Material provided -
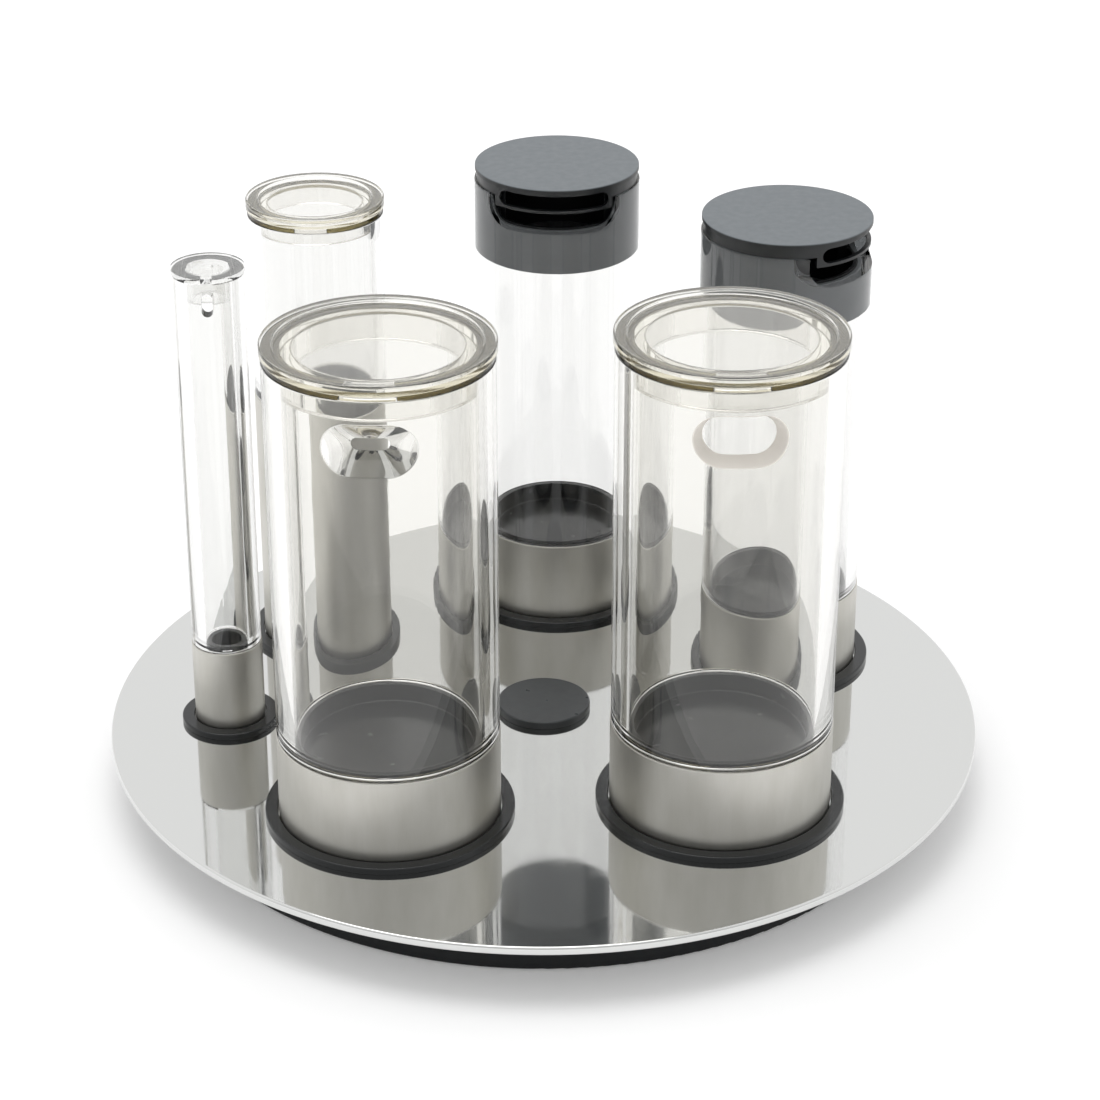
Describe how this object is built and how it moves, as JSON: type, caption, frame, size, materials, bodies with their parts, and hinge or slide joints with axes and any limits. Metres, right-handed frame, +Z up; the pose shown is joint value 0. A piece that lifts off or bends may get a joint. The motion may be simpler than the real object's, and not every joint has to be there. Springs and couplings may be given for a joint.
{
  "type": "spice carousel",
  "caption": "Round turntable with clear lidded spice jars, a canister, a slim tube and shakers with turning caps, each lifting out of its own ring on a polished plate.",
  "frame": {"origin": "centre of the turntable's axis on the bench under the feet", "axes": "+Z up along the turntable's axis, -Y to the front between the two wide jars, +X to the right"},
  "size_m": [0.206, 0.206, 0.13],
  "materials": {
    "polished_steel": "mirror polished stainless steel",
    "brushed_steel": "vertical brushed grain",
    "pressed_steel": "pressed strip, oiled",
    "bright_steel": "ground and bright",
    "clear_acrylic": "clear, polished, faintly warm, fine scratches",
    "black_gloss": "glossy black moulding",
    "black_satin": "satin black moulding",
    "smoky_seal": "smoky olive soft ring",
    "nylon": "natural nylon",
    "rubber": "matt rubber"
  },
  "bodies": {
    "base": {"base_housing": "black_satin", "rubber_feet": "rubber", "lower_race": "pressed_steel", "pivot_screw": "bright_steel"},
    "bearing_cage": {"ball_cage": "nylon", "bearing_balls": "bright_steel"},
    "platter": {"plate": "polished_steel", "upper_race": "pressed_steel", "pivot_bush": "nylon", "centre_cap": "black_satin", "jar_left_holder": "black_satin", "jar_right_holder": "black_satin", "canister_holder": "black_satin", "slim_holder": "black_satin", "shaker_centre_holder": "black_satin", "shaker_right_holder": "black_satin"},
    "jar_left": {"jar_left_cup": "brushed_steel", "jar_left_insert": "black_gloss", "jar_left_tube": "clear_acrylic"},
    "jar_right": {"jar_right_cup": "brushed_steel", "jar_right_insert": "black_gloss", "jar_right_tube": "clear_acrylic"},
    "canister": {"canister_cup": "brushed_steel", "canister_insert": "black_gloss", "canister_tube": "clear_acrylic"},
    "slim": {"slim_cup": "brushed_steel", "slim_insert": "black_gloss", "slim_tube": "clear_acrylic"},
    "shaker_centre": {"shaker_centre_cup": "brushed_steel", "shaker_centre_insert": "black_gloss", "shaker_centre_tube": "clear_acrylic"},
    "shaker_right": {"shaker_right_cup": "brushed_steel", "shaker_right_insert": "black_gloss", "shaker_right_tube": "clear_acrylic"},
    "jar_left_lid": {"jar_left_lid": "clear_acrylic", "jar_left_seal": "smoky_seal"},
    "jar_right_lid": {"jar_right_lid": "clear_acrylic", "jar_right_seal": "smoky_seal"},
    "canister_lid": {"canister_lid": "clear_acrylic", "canister_seal": "smoky_seal"},
    "slim_cap": {"slim_cap": "clear_acrylic"},
    "shaker_centre_spout": {"shaker_centre_spout": "black_satin", "shaker_centre_liner": "black_satin"},
    "shaker_centre_cap": {"shaker_centre_cap": "black_satin"},
    "shaker_right_spout": {"shaker_right_spout": "black_satin", "shaker_right_liner": "black_satin"},
    "shaker_right_cap": {"shaker_right_cap": "black_satin"}
  },
  "joints": [
    {"name": "platter_spin", "type": "hinge", "parent": "base", "child": "platter", "pos_m": [0, 0, 0.0148], "axis": [0, 0, 1], "continuous": true},
    {"name": "cage_spin", "type": "hinge", "parent": "base", "child": "bearing_cage", "pos_m": [0, 0, 0.0089], "axis": [0, 0, 1], "continuous": true},
    {"name": "jar_left_lift", "type": "slide", "parent": "platter", "child": "jar_left", "axis": [0, 0, 1], "range_m": [0, 0.08]},
    {"name": "jar_right_lift", "type": "slide", "parent": "platter", "child": "jar_right", "axis": [0, 0, 1], "range_m": [0, 0.08]},
    {"name": "canister_lift", "type": "slide", "parent": "platter", "child": "canister", "axis": [0, 0, 1], "range_m": [0, 0.08]},
    {"name": "slim_lift", "type": "slide", "parent": "platter", "child": "slim", "axis": [0, 0, 1], "range_m": [0, 0.08]},
    {"name": "shaker_centre_lift", "type": "slide", "parent": "platter", "child": "shaker_centre", "axis": [0, 0, 1], "range_m": [0, 0.08]},
    {"name": "shaker_right_lift", "type": "slide", "parent": "platter", "child": "shaker_right", "axis": [0, 0, 1], "range_m": [0, 0.08]},
    {"name": "jar_left_lid_lift", "type": "slide", "parent": "jar_left", "child": "jar_left_lid", "axis": [0, 0, 1], "range_m": [0, 0.04]},
    {"name": "jar_right_lid_lift", "type": "slide", "parent": "jar_right", "child": "jar_right_lid", "axis": [0, 0, 1], "range_m": [0, 0.04]},
    {"name": "canister_lid_lift", "type": "slide", "parent": "canister", "child": "canister_lid", "axis": [0, 0, 1], "range_m": [0, 0.04]},
    {"name": "slim_cap_lift", "type": "slide", "parent": "slim", "child": "slim_cap", "axis": [0, 0, 1], "range_m": [0, 0.03]},
    {"name": "shaker_centre_spout_lift", "type": "slide", "parent": "shaker_centre", "child": "shaker_centre_spout", "axis": [0, 0, 1], "range_m": [0, 0.05]},
    {"name": "shaker_centre_cap_turn", "type": "hinge", "parent": "shaker_centre_spout", "child": "shaker_centre_cap", "pos_m": [0.00318, 0.06282, 0.12], "axis": [0, 0, 1], "range_deg": [0, 120]},
    {"name": "shaker_right_spout_lift", "type": "slide", "parent": "shaker_right", "child": "shaker_right_spout", "axis": [0, 0, 1], "range_m": [0, 0.05]},
    {"name": "shaker_right_cap_turn", "type": "hinge", "parent": "shaker_right_spout", "child": "shaker_right_cap", "pos_m": [0.05653, 0.02757, 0.12], "axis": [0, 0, 1], "range_deg": [0, 120]}
  ],
  "couplings": [
    {"joint": "cage_spin", "follows": "platter_spin", "ratio": 0.5}
  ]
}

Exercise requirements - Reproduce each line verbatim.

The solution -
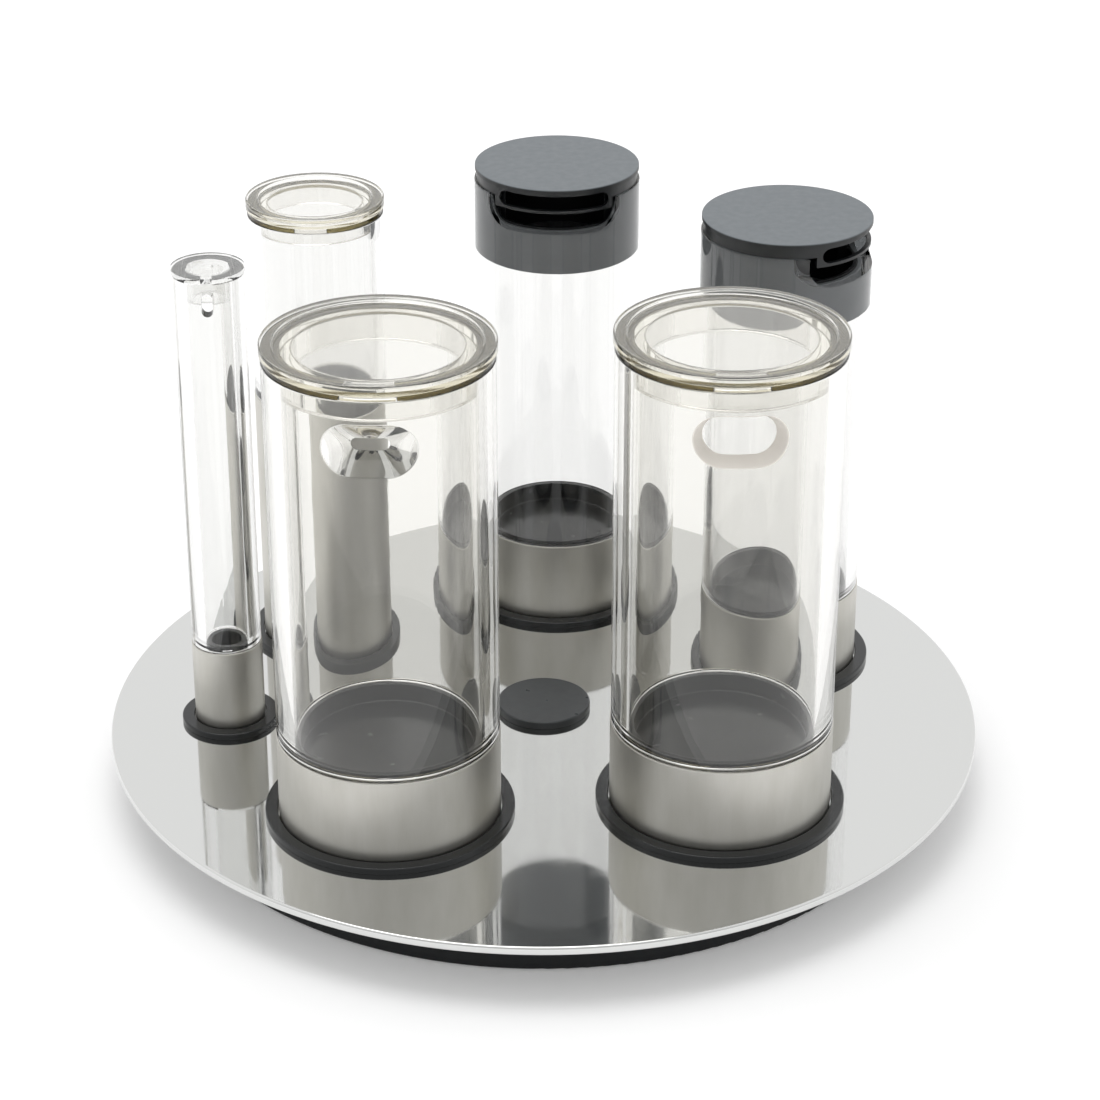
Describe how this object is built and how it moves, as JSON: type, caption, frame, size, materials, bodies with their parts, and hinge or slide joints with axes and any limits. Metres, right-handed frame, +Z up; the pose shown is joint value 0. A piece that lifts off or bends may get a joint. The motion may be simpler than the real object's, and not every joint has to be there. Springs and couplings may be given for a joint.
{
  "type": "spice carousel",
  "caption": "Round turntable with clear lidded spice jars, a canister, a slim tube and shakers with turning caps, each lifting out of its own ring on a polished plate.",
  "frame": {"origin": "centre of the turntable's axis on the bench under the feet", "axes": "+Z up along the turntable's axis, -Y to the front between the two wide jars, +X to the right"},
  "size_m": [0.206, 0.206, 0.13],
  "materials": {
    "polished_steel": "mirror polished stainless steel",
    "brushed_steel": "vertical brushed grain",
    "pressed_steel": "pressed strip, oiled",
    "bright_steel": "ground and bright",
    "clear_acrylic": "clear, polished, faintly warm, fine scratches",
    "black_gloss": "glossy black moulding",
    "black_satin": "satin black moulding",
    "smoky_seal": "smoky olive soft ring",
    "nylon": "natural nylon",
    "rubber": "matt rubber"
  },
  "bodies": {
    "base": {"base_housing": "black_satin", "rubber_feet": "rubber", "lower_race": "pressed_steel", "pivot_screw": "bright_steel"},
    "bearing_cage": {"ball_cage": "nylon", "bearing_balls": "bright_steel"},
    "platter": {"plate": "polished_steel", "upper_race": "pressed_steel", "pivot_bush": "nylon", "centre_cap": "black_satin", "jar_left_holder": "black_satin", "jar_right_holder": "black_satin", "canister_holder": "black_satin", "slim_holder": "black_satin", "shaker_centre_holder": "black_satin", "shaker_right_holder": "black_satin"},
    "jar_left": {"jar_left_cup": "brushed_steel", "jar_left_insert": "black_gloss", "jar_left_tube": "clear_acrylic"},
    "jar_right": {"jar_right_cup": "brushed_steel", "jar_right_insert": "black_gloss", "jar_right_tube": "clear_acrylic"},
    "canister": {"canister_cup": "brushed_steel", "canister_insert": "black_gloss", "canister_tube": "clear_acrylic"},
    "slim": {"slim_cup": "brushed_steel", "slim_insert": "black_gloss", "slim_tube": "clear_acrylic"},
    "shaker_centre": {"shaker_centre_cup": "brushed_steel", "shaker_centre_insert": "black_gloss", "shaker_centre_tube": "clear_acrylic"},
    "shaker_right": {"shaker_right_cup": "brushed_steel", "shaker_right_insert": "black_gloss", "shaker_right_tube": "clear_acrylic"},
    "jar_left_lid": {"jar_left_lid": "clear_acrylic", "jar_left_seal": "smoky_seal"},
    "jar_right_lid": {"jar_right_lid": "clear_acrylic", "jar_right_seal": "smoky_seal"},
    "canister_lid": {"canister_lid": "clear_acrylic", "canister_seal": "smoky_seal"},
    "slim_cap": {"slim_cap": "clear_acrylic"},
    "shaker_centre_spout": {"shaker_centre_spout": "black_satin", "shaker_centre_liner": "black_satin"},
    "shaker_centre_cap": {"shaker_centre_cap": "black_satin"},
    "shaker_right_spout": {"shaker_right_spout": "black_satin", "shaker_right_liner": "black_satin"},
    "shaker_right_cap": {"shaker_right_cap": "black_satin"}
  },
  "joints": [
    {"name": "platter_spin", "type": "hinge", "parent": "base", "child": "platter", "pos_m": [0, 0, 0.0148], "axis": [0, 0, 1], "continuous": true},
    {"name": "cage_spin", "type": "hinge", "parent": "base", "child": "bearing_cage", "pos_m": [0, 0, 0.0089], "axis": [0, 0, 1], "continuous": true},
    {"name": "jar_left_lift", "type": "slide", "parent": "platter", "child": "jar_left", "axis": [0, 0, 1], "range_m": [0, 0.08]},
    {"name": "jar_right_lift", "type": "slide", "parent": "platter", "child": "jar_right", "axis": [0, 0, 1], "range_m": [0, 0.08]},
    {"name": "canister_lift", "type": "slide", "parent": "platter", "child": "canister", "axis": [0, 0, 1], "range_m": [0, 0.08]},
    {"name": "slim_lift", "type": "slide", "parent": "platter", "child": "slim", "axis": [0, 0, 1], "range_m": [0, 0.08]},
    {"name": "shaker_centre_lift", "type": "slide", "parent": "platter", "child": "shaker_centre", "axis": [0, 0, 1], "range_m": [0, 0.08]},
    {"name": "shaker_right_lift", "type": "slide", "parent": "platter", "child": "shaker_right", "axis": [0, 0, 1], "range_m": [0, 0.08]},
    {"name": "jar_left_lid_lift", "type": "slide", "parent": "jar_left", "child": "jar_left_lid", "axis": [0, 0, 1], "range_m": [0, 0.04]},
    {"name": "jar_right_lid_lift", "type": "slide", "parent": "jar_right", "child": "jar_right_lid", "axis": [0, 0, 1], "range_m": [0, 0.04]},
    {"name": "canister_lid_lift", "type": "slide", "parent": "canister", "child": "canister_lid", "axis": [0, 0, 1], "range_m": [0, 0.04]},
    {"name": "slim_cap_lift", "type": "slide", "parent": "slim", "child": "slim_cap", "axis": [0, 0, 1], "range_m": [0, 0.03]},
    {"name": "shaker_centre_spout_lift", "type": "slide", "parent": "shaker_centre", "child": "shaker_centre_spout", "axis": [0, 0, 1], "range_m": [0, 0.05]},
    {"name": "shaker_centre_cap_turn", "type": "hinge", "parent": "shaker_centre_spout", "child": "shaker_centre_cap", "pos_m": [0.00318, 0.06282, 0.12], "axis": [0, 0, 1], "range_deg": [0, 120]},
    {"name": "shaker_right_spout_lift", "type": "slide", "parent": "shaker_right", "child": "shaker_right_spout", "axis": [0, 0, 1], "range_m": [0, 0.05]},
    {"name": "shaker_right_cap_turn", "type": "hinge", "parent": "shaker_right_spout", "child": "shaker_right_cap", "pos_m": [0.05653, 0.02757, 0.12], "axis": [0, 0, 1], "range_deg": [0, 120]}
  ],
  "couplings": [
    {"joint": "cage_spin", "follows": "platter_spin", "ratio": 0.5}
  ]
}